Geo Group (GEO) - Get GEO Group Inc Report shares fell on Thursday after the prison developer said it was changing structure to a taxable C corporation from a real estate investment trust and dropping its dividend.
“The change in corporate status from a REIT to a taxable C corporation is expected to give Geo additional flexibility to allocate free cash flow towards reducing net recourse debt,” the company said in a statement.
“GEO has made efforts to reduce net recourse debt over the last two years. In 2020, GEO reduced net recourse debt by approximately $100 million. And in the first three quarters of 2021, GEO reduced net recourse debt by an additional $175 million.”
The stock of the Boca Raton, Fla., company recently traded at $7.40, down 8.6%. It has traded on Thursday down as much as 15% at $6.85.

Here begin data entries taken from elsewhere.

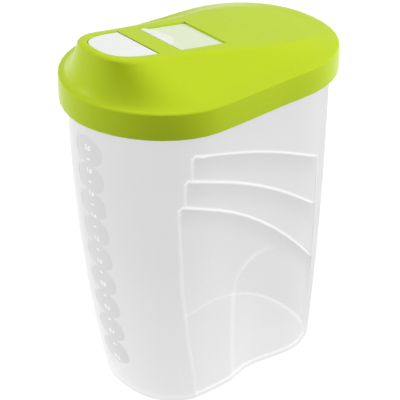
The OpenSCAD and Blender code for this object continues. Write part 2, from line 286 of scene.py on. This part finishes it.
# Heights between which the lowest panel's rear edge begins, and how far off it is kept below them
REAR_EDGE_UP = (0.066, 0.072)
REAR_EDGE_OFF = 0.02
# Radius of the panels' front corners, and the steps round a corner and along the edge behind it
CORNER = 0.0025
CORNER_STEPS = 4
TOP_STEPS = 9

# From the middle of a lip: where its painted highlight line begins to fade, and where it is gone
LIP_LINE = (0.0005, 0.0015)
# Brightness of the painted highlight on a panel's front and rear edges, as a share of a lip's
SIDE_LINE = 0.45
# Distance behind the lip over which its painted highlight line turns into a side edge's
SIDE_TURN = 0.001
# Below a lip: where its painted shadow begins to fade, and where it is gone
LIP_SHADE = (0.0008, 0.016)
# How deep inside a panel the painted shadow is full
SHADE_START = 0.0005
# Depths inside the panel below, between which a panel's painted highlight lines and painted shadow end
OVERLAP = (-0.0006, 0.0002)
# Lengths along between which the painted highlight lines and painted shadows stop, at the end of the flank
FLANK_END = (0.0545, 0.0552)
# Round the rear end: lengths along and heights between which the thin wall ends
THIN_ALONG = (0.053, 0.066)
THIN_UP = (0.045, 0.069)

# Finger waist: front edge by height, middle of the rounded upper edge, and its reach forward and up
WAIST_FRONT = ((0.0057, -0.0062), (0.0316, -0.0099), (0.0726, -0.0130))
WAIST_MIDDLE = (0.006, 0.070)
WAIST_REACH = (0.0195, 0.022)
WAIST_STEPS = 8
# From the waist's edge: where its painted highlight band begins to fade, and where it is gone
WAIST_BAND = (0.0003, 0.0032)
# Lengths along between which the painted highlight band fades out towards the rear
WAIST_FADE = (-0.002, 0.022)

# Lobes down the nose: height of the topmost, spacing, count and radius
LOBE_TOP = 0.1706
LOBE_PITCH = 0.0176
LOBE_COUNT = 9
LOBE_RADIUS = 0.012
# Deepens the notches between the lobes: less than 1 lets two neighbours overlap a little
LOBE_OVERLAP = 0.97
# The lobes are in front of this
LOBE_REAR = -0.04

# Painted light and shade on places of the container, as shares of its tint: lighter low down for the floor's
# light through the wall, painted shade on the sunk lobes, under the lips and on the rear end, and painted
# highlights on the lips, the foot's edge, the inner bead and the scale marks
PAINTED_LIGHT = {"low": 1.1, "lobe": 0.9, "under lip": 0.88, "lip": 1.28, "rear end": 0.85, "foot": 1.08,
          "bead": 1.5, "scale": 1.28}
# How much the wall's faint clouding darkens it, how much of its painted shadow the place under a lip takes,
# and the brightness of the waist's painted highlight band as a share of a lip's
CLOUDING = 0.985
UNDER_LIP_SHARE = 0.9
WAIST_SHARE = 0.5
# Heights at which the painted light low down and the foot's painted highlight end, and lengths along over
# which the rear end's painted shade begins
LOW_END = 0.11
FOOT_END = (0.0015, 0.004)
REAR_END_START = (0.048, 0.062)
# Clearness of the plain wall as a share of a thin panel's, and of either higher up as a share of low down
WALL_CLEAR = 0.45
HIGH_CLEAR = 0.5
# Heights between which the clearness falls
CLEAR_UP = (0.05, 0.13)
# How solid the lips and the foot are at least
LIP_SOLID = 0.85
FOOT_SOLID = 0.8
# The plastic's own colour is mixed with this much black, as its painted glow gives the rest of its brightness
DIMMING = 0.6
BLACK = (0, 0, 0, 1)
WHITE = (1, 1, 1, 1)

# Lengths along between which the finger lobe's painted green tinge begins, under the lid's bar
BAR = (-0.036, -0.034)
# Round patch on the finger lobe with less of the painted tinge, so it stays whiter: its middle along and
# across, the distances between which it ends, and how much of the tinge it takes
PATCH_MIDDLE = (-0.037, 0.006)
PATCH_EDGE = (0.0165, 0.0185)
PATCH_TINGE = 0.2


def through(points, x):
    """Height at x of the parabola through three points."""
    height = 0
    for at, up in points:
        for other, _ in points:
            if other != at:
                up *= (x - other) / (at - other)
        height += up
    return height


def panel_top(corner, *curve):
    """Points along a panel's upper edge: a small rounded corner, then a long falling curve."""
    points = []
    for i in range(CORNER_STEPS + 1):
        done = i / CORNER_STEPS
        x = corner[0] + CORNER * done
        drop = CORNER * (1 - math.sqrt(1 - (1 - done) ** 2))
        points.append((x, through(curve, x) - drop))
    start, end = points[-1][0], curve[-1][0]
    for i in range(1, TOP_STEPS + 1):
        x = start + (end - start) * i / TOP_STEPS
        points.append((x, through(curve, x)))
    return points


def panel_masks(look):
    """Painted highlight lines along the panels' edges, the painted shadow just below their upper edges, and
    their insides.
    """
    x, _, z = look.axes()
    to_rear = look.minus(look.curve(z, PANEL_REAR), x)
    past_front = look.minus(x, look.curve(z, PANEL_FRONT))
    # The thin walls end at the panels' rear edge, and fade round the rear end below it
    round_end = look.least(look.spread(x, 1, 0, *THIN_ALONG), look.spread(z, 1, 0, *THIN_UP))
    thin_end = look.largest(look.step(to_rear), round_end)
    lines, shades, insides = [], [], []
    # The lowest panel has no rear edge low down, where it runs on round the rear end
    ahead = look.largest(to_rear, look.spread(z, REAR_EDGE_OFF, -REAR_EDGE_OFF, *REAR_EDGE_UP))
    uncovered = 1
    for top, setback in zip(PANEL_TOPS, PANEL_SETBACKS):
        below = look.minus(look.curve(x, panel_top(*top)), z)
        behind = look.minus(past_front, setback)
        depth = look.least(below, behind, ahead)
        # Each panel's painted highlight along its edges, and its painted shadow below its upper edge
        line = look.spread(look.math("ABSOLUTE", depth), 1, 0, *LIP_LINE)
        line = look.times(line, look.spread(look.minus(below, depth), 1, SIDE_LINE, 0, SIDE_TURN))
        shade = look.times(look.spread(below, 1, 0, *LIP_SHADE), look.spread(depth, 0, 1, 0, SHADE_START))
        lines.append(look.times(line, uncovered))
        shades.append(look.times(shade, uncovered))
        insides.append(look.times(look.step(look.least(below, behind)), thin_end))
        uncovered = look.spread(depth, 1, 0, *OVERLAP)
        ahead = to_rear
    flank = look.spread(x, 1, 0, *FLANK_END)
    line = look.times(look.largest(*lines), flank)
    shade = look.times(look.largest(*shades), flank)
    return line, shade, look.largest(*insides)


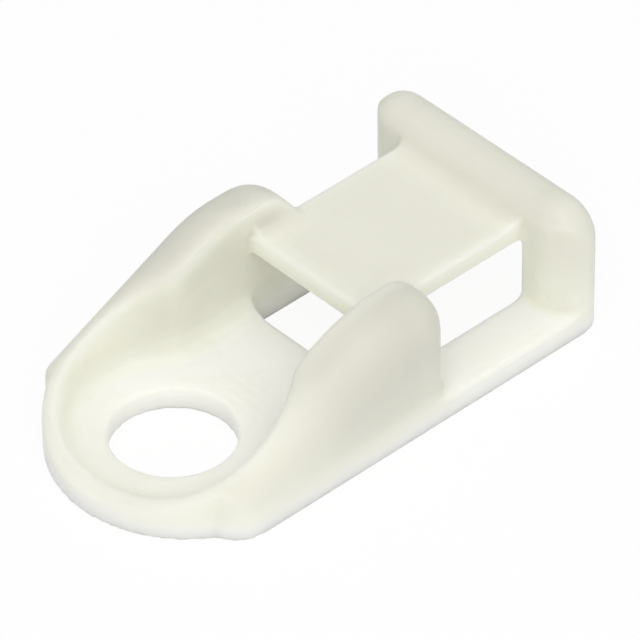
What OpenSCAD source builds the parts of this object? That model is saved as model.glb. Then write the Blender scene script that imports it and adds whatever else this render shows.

“The decision made by our board to de-REIT is consistent with the proactive and multifaceted approach we have implemented to address our future debt maturities,” said George Zoley, executive chairman of GEO.
That includes “our focus on net recourse debt reduction and deleveraging, our review of potential sales of company-owned assets and businesses, and our ongoing evaluation of capital structure alternatives with the assistance of our financial and legal advisors,” he said.
“Following our objective of net recourse debt reduction, we expect to allocate free cash flow to fund quality growth opportunities and potentially return capital to shareholders in the future.”
The biggest REIT ETF is Vanguard Real Estate ETF (VNQ) - Get Vanguard Real Estate ETF Report. It has climbed 26% year to date. REITs have benefited from the economic recovery this year, though concern about rising interest rates abounds.